Born on Christmas Day in 1907, Calloway had moved to Harlem to break into the jazz scene, and soon won the attention of Duke Ellington’s agent, a Russian Jew from the Lower East Side named Irving Mills. When Ellington, already one of Harlem’s biggest stars, went on a 1931 national tour, Mills booked the Cab Calloway Orchestra to headline in Ellington’s place at the Cotton Club.
Only 23 years old when he got the gig, Calloway was an instant hit, making a name for his “scat” singing style, use of audience call and response, and outlandish get-ups. Harlem author Jonathan Gill describes Calloway as “dressed in zoot suits, outrageously colored, high-waisted outfits with huge cuffs and deep pleats, a padded jacket that almost swept the floor, a long watch chain, a rakishly angled fedora, pointed, shiny shoes, and a trend-setting conked hairstyle that almost reached his shoulders.”
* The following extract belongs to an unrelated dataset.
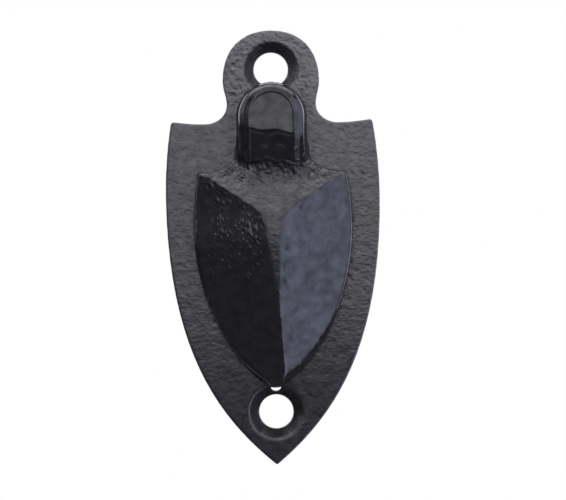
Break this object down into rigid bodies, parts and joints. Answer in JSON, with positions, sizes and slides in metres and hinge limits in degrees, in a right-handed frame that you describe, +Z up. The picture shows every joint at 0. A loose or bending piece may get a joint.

On March 3, 1931, a month into his stint at the Cotton Club, Calloway recorded “Minnie the Moocher.” The song not only shot straight to #1 on the pop charts, but it became the biggest hit of 1931, and the first song by a black artist to sell a million copies. The song’s lyrics may not have been fully understand by America’s prudish radio gatekeepers; the song is about Minnie and her degenerate boyfriend Smokey (the pair appear in many of Cab’s songs) going down to Chinatown to get their opium fix, signaled by the slang term, “kick the gong around.”
A string of big hits followed, like “Minnie” sequel “Zaz Zuh Zaz”, the hilarious “Reefer Man”, “Jumpin Jive” and Cab’s weird collaboration with Betty Boop, “The Old Man of the Mountain.” The Cotton Club ran into financial problems a few years later, but the Cab Calloway Orchestra continued to rock. In 1937 the band added a young trumpet player named Dizzy Gillespie, who would finish his band duties at 3am and head to late night jazz dives to hone his cutting edge bebop.
Meanwhile, Calloway starred in movies and released more than 40 hit singles. He performed into his 80s, including perhaps the best performance of Blues Brothers, when he reprised “Minnie the Moocher,” settling for the old school big band approach after failing to persuade director John Landis to record a disco version.
Seventy four years later, “Minnie the Moocher” sounds as fresh as ever, one of the defining songs of New York City by one of its most colorful singers.